Note that ".hgsub" does not exist by default in Mercurial repositories, you have to create and add it to the parent repository before using subrepositories.
- Nested repository states. They are defined in ".hgsubstate", which is placed in the root of working directory, and capture whatever information is required to restore the subrepositories to the state they were committed in a parent repository changeset. Mercurial automatically record the nested repositories states when committing in the parent repository.
Note:
The ".hgsubstate" file should not be edited manually.
Adding a Subrepository
If ".hgsub" does not exist, create it and add it to the parent repository. Clone or checkout the external projects where you want it to live in the parent repository. Edit ".hgsub" and add the subrepository entry as described above. At this point, the subrepository is tracked and the next commit will record its state in ".hgsubstate" and bind it to the committed changeset.
Synchronizing a Subrepository
Subrepos do not automatically track the latest changeset of their sources. Instead, they are updated to the changeset that corresponds with the changeset checked out in the top-level changeset. This is so developers always get a consistent set of compatible code and libraries when they update.
Thus, updating subrepos is a manual process. Simply check out target subrepo at the desired revision, test in the top-level repo, then commit in the parent repository to record the new combination.
Deleting a Subrepository
To remove a subrepository from the parent repository, delete its reference from ".hgsub", then remove its files.
Interaction with Mercurial Commands
- add
- add does not recurse in subrepos unless -S/--subrepos is specified. However, if you specify the full path of a file in a subrepo, it will be added even without -S/--subrepos specified. Subversion subrepositories are currently silently ignored.
- addremove
- addremove does not recurse into subrepos unless -S/--subrepos is specified. However, if you specify the full path of a directory in a subrepo, addremove will be performed on it even without -S/--subrepos being specified. Git and Subversion subrepositories will print a warning and continue.
- archive
- archive does not recurse in subrepositories unless -S/--subrepos is specified.
- cat
- cat currently only handles exact file matches in subrepos. Subversion subrepositories are currently ignored.
- commit
- commit creates a consistent snapshot of the state of the entire project and its subrepositories. If any subrepositories have been modified, Mercurial will abort. Mercurial can be made to instead commit all modified subrepositories by specifying -S/--subrepos, or setting "ui.commitsubrepos=True" in a configuration file (see 'hg help config'). After there are no longer any modified subrepositories, it records their state and finally commits it in the parent repository. The --addremove option also honors the -S/--subrepos option. However, Git and Subversion subrepositories will print a warning and abort.
- diff
- diff does not recurse in subrepos unless -S/--subrepos is specified. Changes are displayed as usual, on the subrepositories elements. Subversion subrepositories are currently silently ignored.
- files
- files does not recurse into subrepos unless -S/--subrepos is specified.
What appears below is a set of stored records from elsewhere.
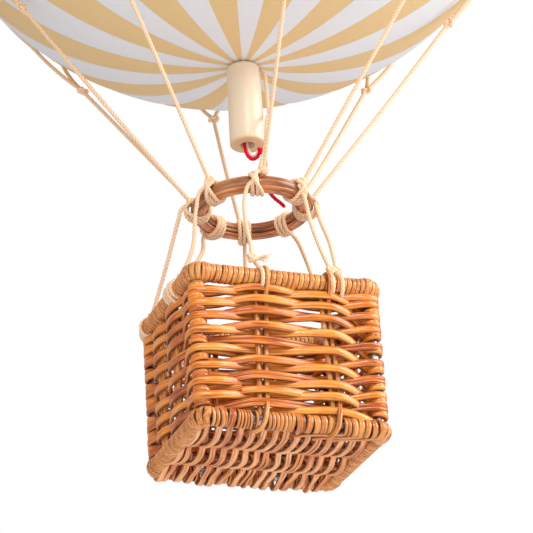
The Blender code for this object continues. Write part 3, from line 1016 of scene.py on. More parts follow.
def net_routes():
    """Zigzag cords that meet in diamonds all over the envelope's upper part."""
    lie = ENVELOPE_RADIUS + CORD_RADIUS * 0.9
    routes = []
    for column in range(2 * STAY_COUNT):
        base = LEG_START + LEG_SPREAD + column * 2 * LEG_SPREAD
        for side in (-1, 1):
            points = []
            for row in range((len(NET_ROWS) - 1) * 4 + 1):
                step, part = divmod(row, 4)
                low = NET_ROWS[step]
                high = NET_ROWS[min(step + 1, len(NET_ROWS) - 1)]
                swing = part / 4 if step % 2 == 0 else 1 - part / 4
                azimuth = base + side * LEG_SPREAD * swing
                points.append(on_envelope(lie, azimuth, low + (high - low) * part / 4))
            routes.append(even_steps(points, NET_STEP))
    return routes


def net_knots(tone):
    """A small knot wherever two cords of the net meet."""
    knots = []
    for row, latitude in enumerate(NET_ROWS):
        for column in range(2 * STAY_COUNT):
            azimuth = LEG_START + LEG_SPREAD * (1 + row % 2) + column * 2 * LEG_SPREAD
            place = on_envelope(ENVELOPE_RADIUS + CORD_RADIUS, azimuth, latitude)
            knots.append(bead(place, 1.0, tone))
    return knots


def bead(place, radius, tone):
    bm = bmesh.new()
    bmesh.ops.create_icosphere(bm, subdivisions=2, radius=radius)
    grain = bm.verts.layers.float_vector.new("grain")
    shade = bm.verts.layers.float.new("strand")
    for vert in bm.verts:
        vert[grain] = vert.co / radius
        vert[shade] = tone
    bmesh.ops.translate(bm, vec=place, verts=bm.verts)
    return bm


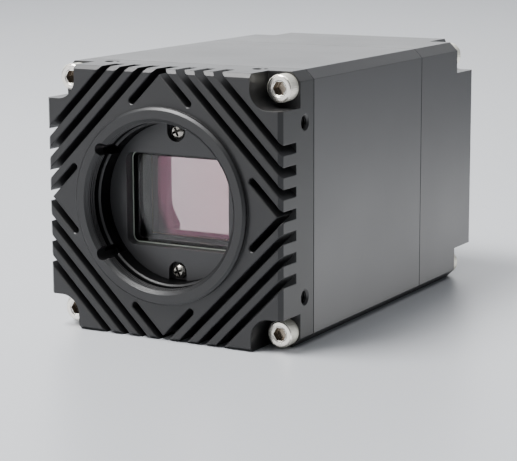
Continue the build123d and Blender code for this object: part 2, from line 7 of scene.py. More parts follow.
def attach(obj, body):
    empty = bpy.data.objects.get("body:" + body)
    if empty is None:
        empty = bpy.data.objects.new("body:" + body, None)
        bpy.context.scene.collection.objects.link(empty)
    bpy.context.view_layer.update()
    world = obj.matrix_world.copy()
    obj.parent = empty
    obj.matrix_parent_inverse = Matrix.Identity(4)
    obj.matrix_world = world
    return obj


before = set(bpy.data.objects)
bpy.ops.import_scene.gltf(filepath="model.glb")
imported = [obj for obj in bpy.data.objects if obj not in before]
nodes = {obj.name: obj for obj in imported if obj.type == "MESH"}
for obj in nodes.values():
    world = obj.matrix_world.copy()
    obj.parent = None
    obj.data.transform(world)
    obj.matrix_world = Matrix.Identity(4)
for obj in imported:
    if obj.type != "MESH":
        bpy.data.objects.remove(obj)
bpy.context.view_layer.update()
mm = 0.001
print("frame loaded,", len(nodes), "nodes")

# sizes of the camera body that several finishes and pieces share
cameraBody = {
    "halfWidth": 27.5 * mm,
    "holeSpacing": 35.0 * mm,
    "holeBehindFlange": 10.9 * mm,
}


# small helpers for node trees
def startMaterial(name):
    material = bpy.data.materials.new(name)
    material.use_nodes = True
    tree = material.node_tree
    shader = tree.nodes["Principled BSDF"]
    return material, tree, shader


def setSockets(node, values):
    for socket, value in values.items():
        node.inputs[socket].default_value = value


def linkSockets(tree, node, sources):
    for socket, source in sources.items():
        tree.links.new(source, node.inputs[socket])


def objectCoordinates(tree):
    return tree.nodes.new("ShaderNodeTexCoord").outputs["Object"]


def calculate(tree, operation, first, second=None):
    # one Math node; each input is a number or another node's output
    node = tree.nodes.new("ShaderNodeMath")
    node.operation = operation
    for index, value in enumerate((first, second)):
        if value is None:
            continue
        if isinstance(value, (int, float)):
            node.inputs[index].default_value = value
        else:
            tree.links.new(value, node.inputs[index])
    return node.outputs[0]


def times(tree, first, second):
    return calculate(tree, "MULTIPLY", first, second)


def plus(tree, first, second):
    return calculate(tree, "ADD", first, second)


def minus(tree, first, second):
    return calculate(tree, "SUBTRACT", first, second)


def average(tree, first, second):
    return plus(tree, times(tree, first, 0.5), times(tree, second, 0.5))


def below(tree, value, limit):
    # 1 under the limit, else 0
    return calculate(tree, "LESS_THAN", value, limit)


def above(tree, value, limit):
    # 1 over the limit, else 0
    return calculate(tree, "GREATER_THAN", value, limit)


def between(tree, value, low, high):
    return times(tree, above(tree, value, low), below(tree, value, high))


def lengthOf(tree, first, second):
    return calculate(tree, "SQRT", plus(tree, times(tree, first, first), times(tree, second, second)))


def pastPlanes(tree, value, offset):
    # how far a place lies outside the two planes at -offset and +offset
    return minus(tree, calculate(tree, "ABSOLUTE", value), offset)


def ripple(tree, value, pitch):
    # a sine wave with one crest per pitch
    return calculate(tree, "SINE", times(tree, value, 2 * pi / pitch))


def splitAxes(tree, vector):
    node = tree.nodes.new("ShaderNodeSeparateXYZ")
    linkSockets(tree, node, {"Vector": vector})
    return node.outputs


def noise(tree, vector, scale, detail, roughness=0.55):
    node = tree.nodes.new("ShaderNodeTexNoise")
    setSockets(node, {"Scale": scale, "Detail": detail, "Roughness": roughness})
    linkSockets(tree, node, {"Vector": vector})
    return node.outputs["Fac"]


def remap(tree, value, low, high, fromLow=0.0, fromHigh=1.0):
    node = tree.nodes.new("ShaderNodeMapRange")
    setSockets(node, {"From Min": fromLow, "From Max": fromHigh, "To Min": low, "To Max": high})
    linkSockets(tree, node, {"Value": value})
    return node.outputs["Result"]


def blendColours(tree, factor, first, second):
    # sockets 0, 6 and 7 of a Mix node are the factor and the two colours
    node = tree.nodes.new("ShaderNodeMix")
    node.data_type = "RGBA"
    tree.links.new(factor, node.inputs[0])
    for index, value in ((6, first), (7, second)):
        if isinstance(value, tuple):
            node.inputs[index].default_value = (*value, 1.0)
        else:
            tree.links.new(value, node.inputs[index])
    return node.outputs[2]


def scaledColour(colour, share, added=0.0):
    return tuple(share * part + added for part in colour)


def bumpFrom(tree, height, strength, depth, under=None):
    node = tree.nodes.new("ShaderNodeBump")
    setSockets(node, {"Strength": strength, "Distance": depth})
    linkSockets(tree, node, {"Height": height})
    if under is not None:
        linkSockets(tree, node, {"Normal": under})
    return node.outputs["Normal"]


def softEdges(tree, radius, samples=6):
    node = tree.nodes.new("ShaderNodeBevel")
    node.samples = samples
    setSockets(node, {"Radius": radius})
    return node.outputs["Normal"]


# finishes
anodised = {
    "colours": ((0.0165, 0.0165, 0.018), (0.026, 0.026, 0.0275)),
    "ior": 1.86,
    "roughness": (0.36, 0.46),
    "noiseReach": (0.3, 0.7),  # where nearly all of the noise lies
    "cloudScale": 45,
    "cloudDetail": 4.0,
    "blastScale": 5200,
    "blastDetail": 2.0,
    "blastStrength": 0.35,
    "blastDepth": 0.012 * mm,
    "markStrength": 0.7,
    "markDepth": 0.02 * mm,
    "edge": 0.14 * mm,
}


def anodisedBlack(name, colours=anodised["colours"], roughness=anodised["roughness"], edge=anodised["edge"],
                  ior=anodised["ior"], marks=None, paintedShadeMask=None):
    # blasted and dyed aluminium: a fine even grain, a slow change of shade and softened edges
    material, tree, shader = startMaterial(name)
    place = objectCoordinates(tree)
    cloud = noise(tree, place, anodised["cloudScale"], anodised["cloudDetail"])
    grain = noise(tree, place, anodised["blastScale"], anodised["blastDetail"])
    colour = blendColours(tree, cloud, *colours)
    polish = remap(tree, average(tree, cloud, grain), *roughness, *anodised["noiseReach"])
    if paintedShadeMask:
        # painted shade: as near-black metal, a hollow loses the pale reflection of dyed aluminium
        inside = paintedShadeMask(tree, place)
        colour = blendColours(tree, inside, colour, hollowPaintedShade["shade"])
        polish = plus(tree, polish, times(tree, inside, hollowPaintedShade["addedRoughness"]))
        linkSockets(tree, shader, {"Metallic": inside})
    edges = softEdges(tree, edge)
    surface = bumpFrom(tree, grain, anodised["blastStrength"], anodised["blastDepth"], edges)
    if marks:
        cut = marks(tree, place)
        surface = bumpFrom(tree, cut, anodised["markStrength"], anodised["markDepth"], surface)
    linkSockets(tree, shader, {"Base Color": colour, "Roughness": polish, "Normal": surface})
    setSockets(shader, {"IOR": ior})
    return material


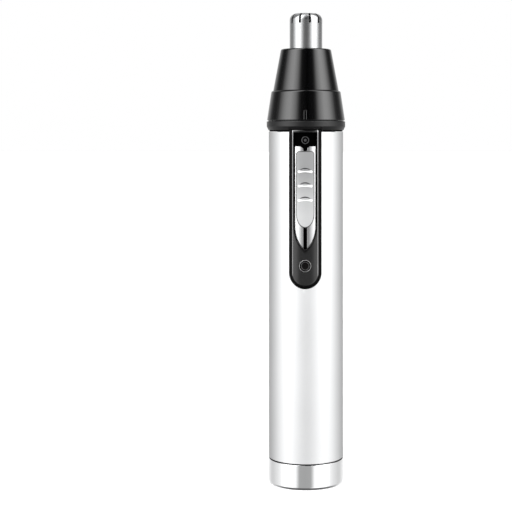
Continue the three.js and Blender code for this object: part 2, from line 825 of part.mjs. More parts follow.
const inside = new THREE.Group();
inside.add(
  part("chassis_tray", chassisTray(), satinBlack),
  part("battery_contact_lower", rod(5, 14.1, 14.4, 0, CELL_OFFSET, MIDDLE_SIDES), brass),
  part("battery_spring", batterySpring(), steel),
  part("battery_cell", rod(CELL_R, CELL_BOTTOM, CELL_TOP, 0, CELL_OFFSET, MIDDLE_SIDES), cellWrap),
  part("battery_terminal", rod(2.7, 65.3, 66.3, 0, CELL_OFFSET), steel),
  part("battery_contact_upper", block([-3, 3], [-1.5, 4.5], [66.6, 67]), brass),
  part("circuit_board", circuitBoard(), boardGreen),
  part("charge_chip", block([-2.5, 2.5], [-7.9, CHIP_BACK], [68.5, 72.5]), satinBlack),
  part("indicator_led", block([-0.8, 0.8], [-7.7, CHIP_BACK], [64.4, 65.4]), whiteNylon),
  part("switch_body", switchBody(), satinBlack),
  part("charge_lead_red", chargeLead(-1), redWire),
  part("charge_lead_black", chargeLead(1), rubber),
  part("motor_can", motorCan(), steel),
  part("motor_magnet", motorMagnet(), ironGrey),
  part("motor_end_cap", motorEndCap(), whiteNylon),
  part("motor_bearing", ring(1.25, 2, 91.3, 93.5, SMALL_SIDES), brass),
  part("motor_cushion", ring(2.6, 5.6, 93, 94.3, MIDDLE_SIDES), rubber),
);
body.add(inside);

const slider = new THREE.Group();
slider.add(
  part("slide_button", slideButton(), silverPlastic),
  part("slider_shoe", sliderShoe(), whiteNylon),
  part("switch_pin", block([-PIN_HALF, PIN_HALF], [-8.9, -7.6], PIN_Z), satinBlack),
);

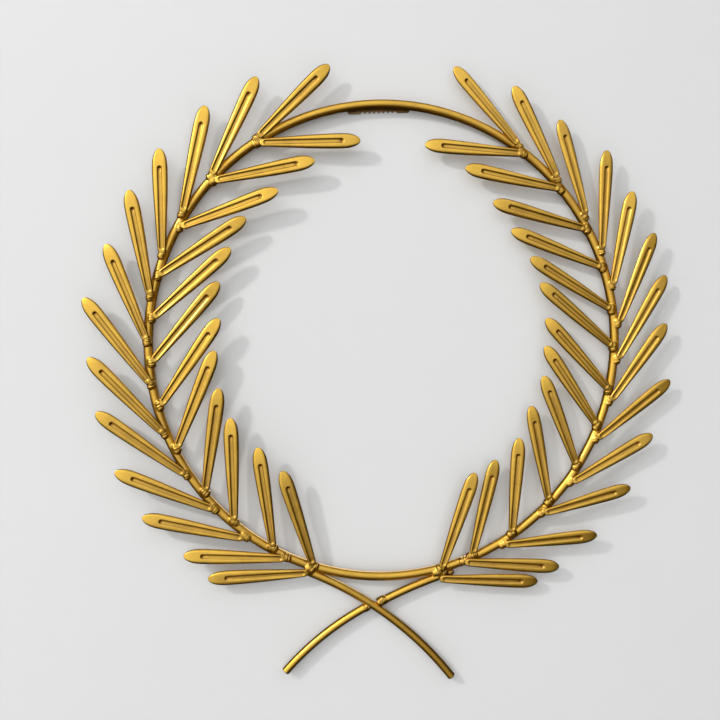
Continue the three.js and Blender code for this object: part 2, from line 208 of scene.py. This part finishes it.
def add_skins(name, skins, painted_shades, replaced, closed_run=False):
    """One piece from closed skins. A skin is an array [section, point, xyz] in millimetres.

    Neighbouring sections are joined by four-sided faces, and a section's last point joins its
    first. Each end of a skin is closed by triangles to the middle of its end section, but a closed
    run's last section joins its first one. The painted shade values, which darken the paint where
    shade falls, become an attribute of the points.
    """
    vertices, values, quads, triangles, base = [], [], [], [], 0
    for skin, painted_shade in zip(skins, painted_shades):
        sections, points = skin.shape[:2]
        number = base + np.arange(sections * points).reshape(sections, points)
        if closed_run:
            number = np.vstack([number, number[:1]])
        following = np.roll(number, -1, axis=1)
        corners = [number[:-1], following[:-1], following[1:], number[1:]]
        quads.append(np.stack(corners, axis=2).reshape(-1, 4))
        vertices.append(skin.reshape(-1, 3))
        values.append(painted_shade.reshape(-1))
        base += sections * points
        if not closed_run:
            vertices.append(np.stack([skin[0].mean(0), skin[-1].mean(0)]))
            values.append(np.zeros(2))
            first, last = number[0], number[-1]
            first_end, last_end = np.full(points, base), np.full(points, base + 1)
            triangles.append(np.stack([np.roll(first, -1), first, first_end], axis=1))
            triangles.append(np.stack([last, np.roll(last, -1), last_end], axis=1))
            base += 2
    vertices = np.concatenate(vertices) / MM_IN_METRE
    quads = np.concatenate(quads)
    triangles = np.concatenate(triangles) if triangles else np.empty((0, 3), int)
    corners = np.concatenate([quads.ravel(), triangles.ravel()]).astype(np.int32)
    starts = np.concatenate([
        np.arange(len(quads)) * 4, len(quads) * 4 + np.arange(len(triangles)) * 3,
    ]).astype(np.int32)
    mesh = bpy.data.meshes.new(name)
    mesh.vertices.add(len(vertices))
    mesh.vertices.foreach_set("co", vertices.astype(np.float32).ravel())
    mesh.loops.add(len(corners))
    mesh.loops.foreach_set("vertex_index", corners)
    mesh.polygons.add(len(starts))
    mesh.polygons.foreach_set("loop_start", starts)
    mesh.update(calc_edges=True)
    # The painted shade is kept as an attribute, which the paint reads to darken its colour.
    stored = mesh.attributes.new("painted_shade", "FLOAT", "POINT")
    stored.data.foreach_set("value", np.concatenate(values).astype(np.float32))
    mesh.shade_smooth()
    piece = bpy.data.objects.new(name, mesh)
    bpy.context.scene.collection.objects.link(piece)
    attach(piece, "root")
    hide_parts(*replaced)
    return piece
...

However, if you specify the full path of a file or directory in a subrepo, it will be displayed even without -S/--subrepos being specified. Git and Subversion subrepositories are currently silently ignored.
- forget
- forget currently only handles exact file matches in subrepos. Git and Subversion subrepositories are currently silently ignored.
- incoming
- incoming does not recurse in subrepos unless -S/--subrepos is specified. Git and Subversion subrepositories are currently silently ignored.
- outgoing
- outgoing does not recurse in subrepos unless -S/--subrepos is specified. Git and Subversion subrepositories are currently silently ignored.
- pull
- pull is not recursive since it is not clear what to pull prior to running 'hg update'. Listing and retrieving all subrepositories changes referenced by the parent repository pulled changesets is expensive at best, impossible in the Subversion case.
- push
- Mercurial will automatically push all subrepositories first when the parent repository is being pushed. This ensures new subrepository changes are available when referenced by top-level repositories. Push is a no-op for Subversion subrepositories.
- status
- status does not recurse into subrepositories unless -S/--subrepos is specified. Subrepository changes are displayed as regular Mercurial changes on the subrepository elements. Subversion subrepositories are currently silently ignored.
- remove
- remove does not recurse into subrepositories unless -S/--subrepos is specified. However, if you specify a file or directory path in a subrepo, it will be removed even without -S/--subrepos. Git and Subversion subrepositories are currently silently ignored.
- update
- update restores the subrepos in the state they were originally committed in target changeset. If the recorded changeset is not available in the current subrepository, Mercurial will pull it in first before updating. This means that updating can require network access when using subrepositories.
Remapping Subrepositories Sources
A subrepository source location may change during a project life, invalidating references stored in the parent repository history. To fix this, rewriting rules can be defined in parent repository "hgrc" file or in Mercurial configuration. See the "[subpaths]" section in hgrc(5) for more details.